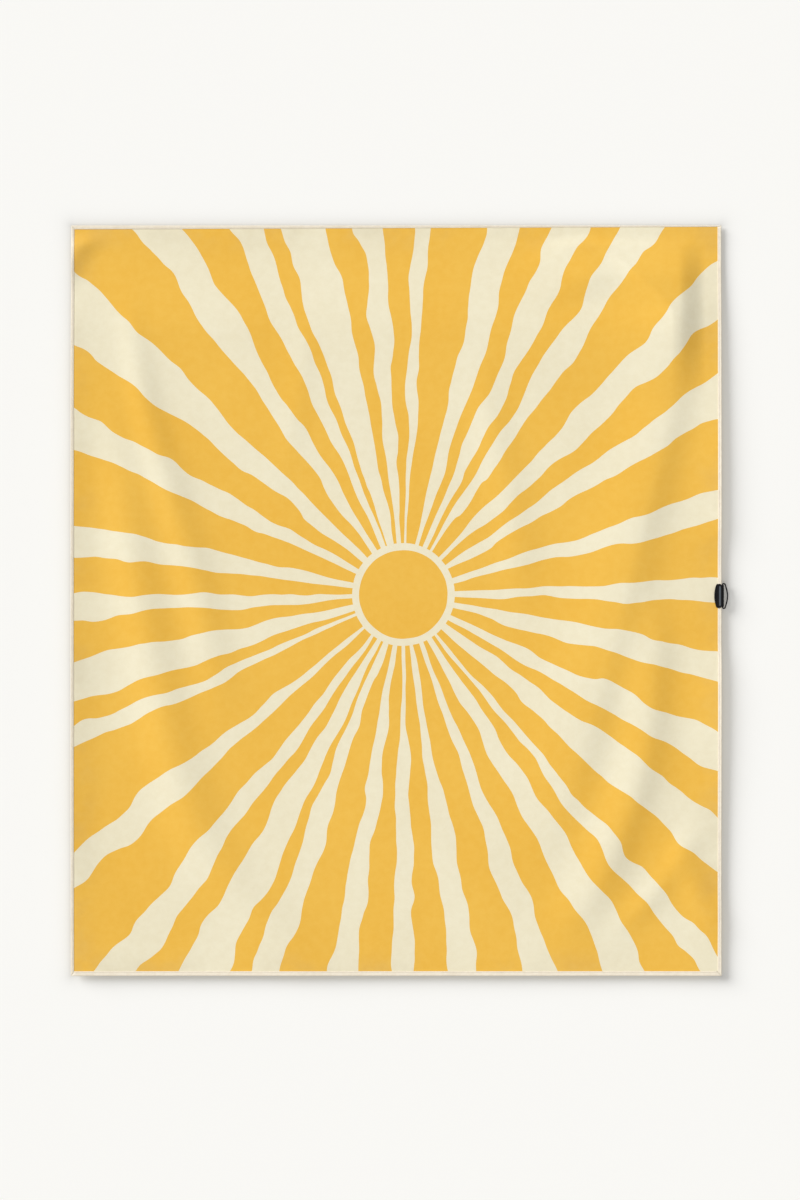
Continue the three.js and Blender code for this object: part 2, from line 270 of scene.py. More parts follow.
class Value:
    """A socket whose number varies. Sums with it add Math nodes to its node tree."""

    def __init__(self, graph, socket):
        self.graph = graph
        self.socket = socket

    def __add__(self, other):
        return self.graph.maths("ADD", self, other)

    def __radd__(self, other):
        return self.graph.maths("ADD", other, self)

    def __sub__(self, other):
        return self.graph.maths("SUBTRACT", self, other)

    def __rsub__(self, other):
        return self.graph.maths("SUBTRACT", other, self)

    def __mul__(self, other):
        return self.graph.maths("MULTIPLY", self, other)

    def __rmul__(self, other):
        return self.graph.maths("MULTIPLY", other, self)

    def __truediv__(self, other):
        return self.graph.maths("DIVIDE", self, other)

    def __neg__(self):
        return self.graph.maths("MULTIPLY", self, -1)

    def __abs__(self):
        return self.graph.maths("ABSOLUTE", self)

    def __lt__(self, other):
        return self.graph.maths("LESS_THAN", self, other)

    def __gt__(self, other):
        return self.graph.maths("GREATER_THAN", self, other)

    def sine(self):
        return self.graph.maths("SINE", self)

    def wave(self, pitch):
        """A wave from 0 to 1 that repeats once in each pitch."""
        return (self * (2 * math.pi / pitch)).sine() * 0.5 + 0.5

    def root(self):
        return self.graph.maths("SQRT", self)

    def most(self, other):
        return self.graph.maths("MAXIMUM", self, other)

    def least(self, other):
        return self.graph.maths("MINIMUM", self, other)

    def between(self, low, high):
        """0 below low, 1 above high, and a smooth rise from one to the other."""
        inputs = {"Value": self, "From Min": low, "From Max": high}
        return self.graph.node("ShaderNodeMapRange", {"interpolation_type": "SMOOTHSTEP"}, inputs)


class Graph:
    """One node tree, and the one way that its nodes are made."""

    def __init__(self, tree):
        self.nodes = tree.nodes
        self.links = tree.links

    def feed(self, socket, value):
        if isinstance(value, Value):
            self.links.new(value.socket, socket)
        elif isinstance(value, tuple) and len(value) == 3 and len(socket.default_value) == 4:
            socket.default_value = (*value, 1)
        else:
            socket.default_value = value

    def node(self, kind, settings=None, inputs=None, output=0):
        made = self.nodes.new(kind)
        for name, value in (settings or {}).items():
            if name == "stops":
                self.set_stops(made.color_ramp, value)
            else:
                setattr(made, name, value)
        for name, value in (inputs or {}).items():
            self.feed(made.inputs[name], value)
        return Value(self, made.outputs[output]) if made.outputs else None

    @staticmethod
    def set_stops(ramp, stops):
        ramp.interpolation = "CONSTANT"
        while len(ramp.elements) < len(stops):
            ramp.elements.new(0.5)
        for element, (position, level) in zip(ramp.elements, stops):
            element.position = position
            element.color = (level, level, level, 1)

    def maths(self, operation, *numbers):
        return self.node("ShaderNodeMath", {"operation": operation}, dict(enumerate(numbers)))

    def point(self, x, y, z=0.0):
        return self.node("ShaderNodeCombineXYZ", None, {"X": x, "Y": y, "Z": z})

    def parts(self, vector):
        """The three coordinates of a vector."""
        return [self.node("ShaderNodeSeparateXYZ", None, {"Vector": vector}, k) for k in range(3)]


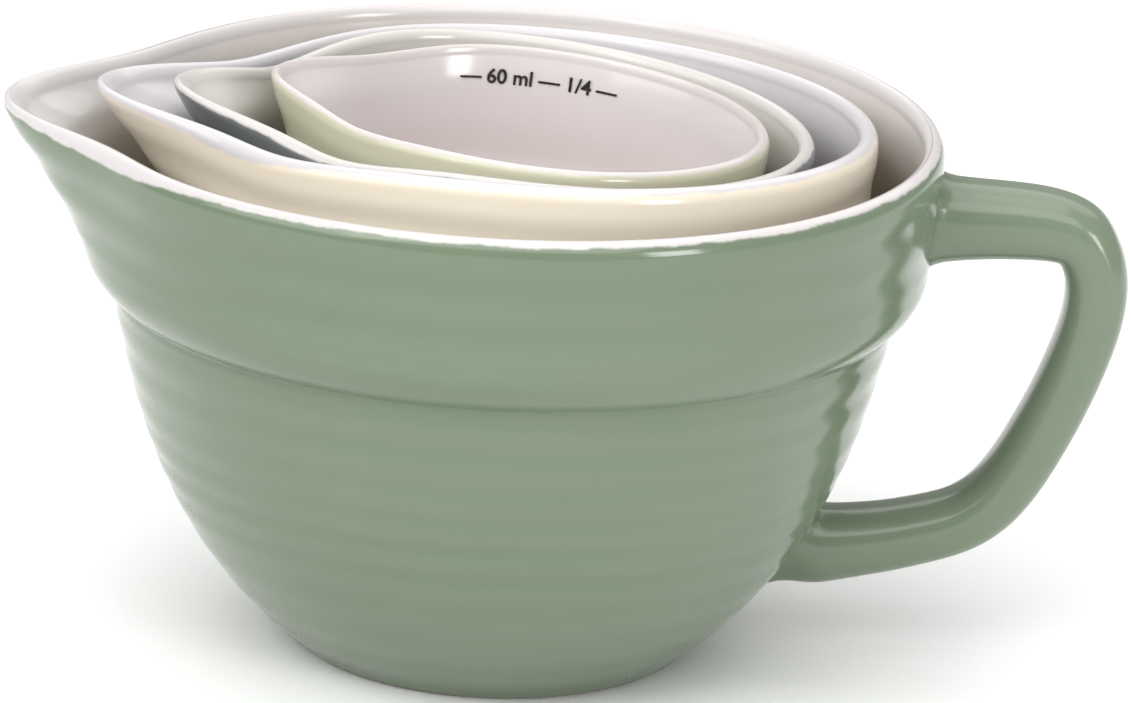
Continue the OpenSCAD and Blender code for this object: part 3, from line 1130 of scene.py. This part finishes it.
@dataclass(frozen=True)
class SoftBox:
    """A soft rectangular light that faces the cups.

    Attributes:
        name: The light's name.
        azimuth: Direction from the cups in degrees, 0 towards the camera, positive to the right.
        elevation: Height of that direction in degrees.
        distance: Distance in metres.
        size: Width and height in metres.
        power: Strength in watts.
    """

    name: str
    azimuth: float
    elevation: float
    distance: float
    size: tuple[float, float]
    power: float

    def make(self, target: Vector) -> None:
        """Hangs the light and turns it to the target."""
        lamp = bpy.data.lights.new(self.name, "AREA")
        lamp.shape = "RECTANGLE"
        lamp.size, lamp.size_y = self.size
        lamp.energy = self.power
        az, el = math.radians(self.azimuth), math.radians(self.elevation)
        way = Vector((math.sin(az) * math.cos(el), -math.cos(az) * math.cos(el), math.sin(el)))
        light = bpy.data.objects.new(self.name, lamp)
        light.location = target + way * self.distance
        light.rotation_euler = (-way).to_track_quat("-Z", "Y").to_euler()
        bpy.context.scene.collection.objects.link(light)


@dataclass(frozen=True)
class Studio:
    """Camera, lights, paper floor and the pale surroundings.

    Attributes:
        aim: Point that the camera looks at, in millimetres.
        elevation: Height of the camera's direction in degrees.
        roll: Turn of the camera about its own axis in degrees.
        distance: Distance from the camera to the aim in metres.
        lens: Focal length in millimetres on a sensor 36 mm wide.
        floor_front: How far the paper reaches towards the camera, in metres.
        floor_back: How far the paper reaches to the back and the sides, in metres.
        sky: Colour of the surroundings.
        dark_sky: Brightness of the surroundings behind the camera.
        bright_sky: Brightness of the surroundings behind the cups.
        sky_span: Places along the view, from -1 in front to 1 behind, where dark turns to bright.
        boxes: The soft boxes.
    """

    aim: tuple[float, float, float] = (7.565, 0.0, 35.36)
    elevation: float = 18.0
    roll: float = 2.9
    distance: float = 0.85
    lens: float = 229.4
    floor_front: float = 0.42
    floor_back: float = 0.75
    sky: Colour = (1.0, 0.995, 0.99)
    dark_sky: float = 0.3
    bright_sky: float = 0.42
    sky_span: tuple[float, float] = (-0.45, 0.35)
    boxes: tuple[SoftBox, ...] = (
        SoftBox("window_right", 44.0, 13.0, 1.5, (0.32, 0.6), 7.0),
        SoftBox("back_top", 172.0, 46.0, 1.8, (2.4, 1.2), 10.0),
        SoftBox("wide_left", -62.0, 36.0, 1.7, (1.5, 1.1), 14.0),
        SoftBox("front_top", -5.0, 48.0, 1.7, (2.2, 1.0), 18.0),
        SoftBox("overhead", 0.0, 88.0, 1.7, (1.6, 1.6), 14.0),
    )

    def make_camera(self) -> None:
        """Sets up the camera."""
        lens = bpy.data.cameras.new("camera")
        lens.lens = self.lens
        lens.sensor_width = 36.0
        lens.clip_start = 0.05
        camera = bpy.data.objects.new("camera", lens)
        el = math.radians(self.elevation)
        way = Vector((0.0, -math.cos(el), math.sin(el)))
        camera.location = Vector(self.aim) * MM + way * self.distance
        level = (-way).to_track_quat("-Z", "Y")
        camera.rotation_mode = "QUATERNION"
        camera.rotation_quaternion = level @ Quaternion((0, 0, 1), math.radians(self.roll))
        bpy.context.scene.collection.objects.link(camera)
        bpy.context.scene.camera = camera

    def make_floor(self) -> None:
        """Lays the paper floor."""
        half, near = self.floor_back, -self.floor_front
        mesh = bpy.data.meshes.new("paper_floor")
        mesh.from_pydata([(-half, near, 0), (half, near, 0), (half, half, 0), (-half, half, 0)], [],
                         [(0, 1, 2, 3)])
        floor = bpy.data.objects.new("paper_floor", mesh)
        bpy.context.scene.collection.objects.link(floor)
        mesh.materials.append(StudioPaper().material())

    def make_light(self) -> None:
        """Hangs the soft boxes and sets the pale surroundings."""
        for box in self.boxes:
            box.make(Vector(self.aim) * MM)
        world = bpy.data.worlds.new("pale_room")
        world.use_nodes = True
        nodes, links = world.node_tree.nodes, world.node_tree.links
        split = nodes.new("ShaderNodeSeparateXYZ")
        depth = nodes.new("ShaderNodeMapRange")
        links.new(nodes.new("ShaderNodeTexCoord").outputs["Generated"], split.inputs["Vector"])
        links.new(split.outputs["Y"], depth.inputs["Value"])
        near, far = self.sky_span
        for key, number in (("From Min", near), ("From Max", far), ("To Min", self.dark_sky),
                            ("To Max", self.bright_sky)):
            depth.inputs[key].default_value = number
        background = nodes["Background"]
        background.inputs["Color"].default_value = (*self.sky, 1.0)
        links.new(depth.outputs["Result"], background.inputs["Strength"])
        bpy.context.scene.world = world
        bpy.context.scene.view_settings.view_transform = "Standard"


def main() -> None:
    """Builds the studio and then every cup with its pieces."""
    logging.basicConfig(level=logging.INFO, format="%(name)s: %(message)s")
    studio = Studio()
    studio.make_camera()
    studio.make_floor()
    studio.make_light()
    enamel = FiredEnamel().material()
    cups = Nest().cups()
    for cup in cups:
        bowl = cup.make_bowl()
        LOG.info("%s: %d faces, %s", bowl.name, len(bowl.data.polygons), cup.glaze.name)
        mark = cup.make_mark(enamel)
        LOG.info("%s: %d faces, reads %s", mark.name, len(mark.data.polygons), cup.mark)
        if cup.label == "one_cup":
            strap = StrapHandle(cup.form).make(bowl.data.materials[0])
            LOG.info("%s: %d faces", strap.name, len(strap.data.polygons))


if __name__ == "__main__":
    main()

....

Challenge →
Only the lines from the one containing "Continue the OpenSCAD" through the one containing "and the pale surroundings." are to be extracted, exactly as they appear, with both ends included.

Solution to the exercise →
Continue the OpenSCAD and Blender code for this object: part 3, from line 1130 of scene.py. This part finishes it.
@dataclass(frozen=True)
class SoftBox:
    """A soft rectangular light that faces the cups.

    Attributes:
        name: The light's name.
        azimuth: Direction from the cups in degrees, 0 towards the camera, positive to the right.
        elevation: Height of that direction in degrees.
        distance: Distance in metres.
        size: Width and height in metres.
        power: Strength in watts.
    """

    name: str
    azimuth: float
    elevation: float
    distance: float
    size: tuple[float, float]
    power: float

    def make(self, target: Vector) -> None:
        """Hangs the light and turns it to the target."""
        lamp = bpy.data.lights.new(self.name, "AREA")
        lamp.shape = "RECTANGLE"
        lamp.size, lamp.size_y = self.size
        lamp.energy = self.power
        az, el = math.radians(self.azimuth), math.radians(self.elevation)
        way = Vector((math.sin(az) * math.cos(el), -math.cos(az) * math.cos(el), math.sin(el)))
        light = bpy.data.objects.new(self.name, lamp)
        light.location = target + way * self.distance
        light.rotation_euler = (-way).to_track_quat("-Z", "Y").to_euler()
        bpy.context.scene.collection.objects.link(light)


@dataclass(frozen=True)
class Studio:
    """Camera, lights, paper floor and the pale surroundings.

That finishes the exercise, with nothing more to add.